NVIDIA, a leader in High-Performance Computing, Artificial Intelligence, and Visualization, is seeking an HPC Operations Manager for their Hardware Engineering team. This role involves leading a multi-national team of sysadmins and devops engineers, ensuring high reliability of HPC clusters, and collaborating with partners to develop programs for storage, networking, and compute in data centers. Key responsibilities include evaluating technologies, planning hardware deployments, managing HPC schedulers, tracking software licensing, and communicating with senior management. The ideal candidate will have extensive experience in IT infrastructure management, Linux servers, HPC schedulers, and hardware design workflows. This position offers the opportunity to work on cutting-edge technology and contribute to the development of next-generation GPUs and SOCs.
Responsibilities:
- Lead and mentor a multi-national team of sysadmins and devops engineers
- Ensure high reliability of HPC clusters and develop critical metrics
- Evaluate latest technologies and recommend infrastructure evolution
- Manage HPC scheduler (LSF) and drive high utilization
- Collaborate with hardware engineering leaders to support chip design needs
- Develop and manage program schedules, milestones, and deliverables
- Communicate program status to senior management
Requirements:
- B.S. or M.S. in Computer Science, Computer Engineering, or Information Science
- 15+ years overall experience
- 5+ years managing IT infrastructure teams of 10+ people
- 10+ years experience with Linux servers, NFS storage, and Ethernet networks
- Knowledge of HPC schedulers (IBM LSF preferred)

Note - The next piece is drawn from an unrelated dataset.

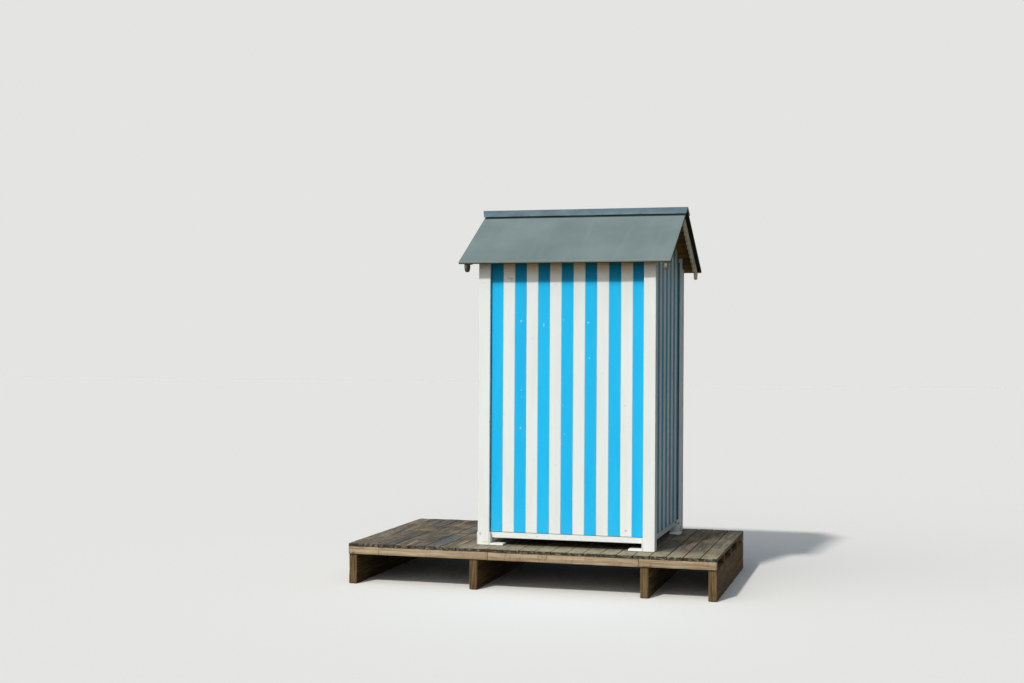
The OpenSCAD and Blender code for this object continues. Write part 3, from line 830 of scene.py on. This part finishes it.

- Experience with hardware design workflows (EDA tools and methodology)
- Project management and capacity planning skills
Preferred Skills:
- Experience with HPC storage systems
- Infiniband expertise
- Software development in a devops context
- Knowledge of databases and analytics platforms
- Experience with FlexLM-based software license servers
- Established relationships with enterprise-level equipment suppliers
NVIDIA offers a competitive salary range, equity, and comprehensive benefits. They are committed to fostering a diverse work environment and are an equal opportunity employer.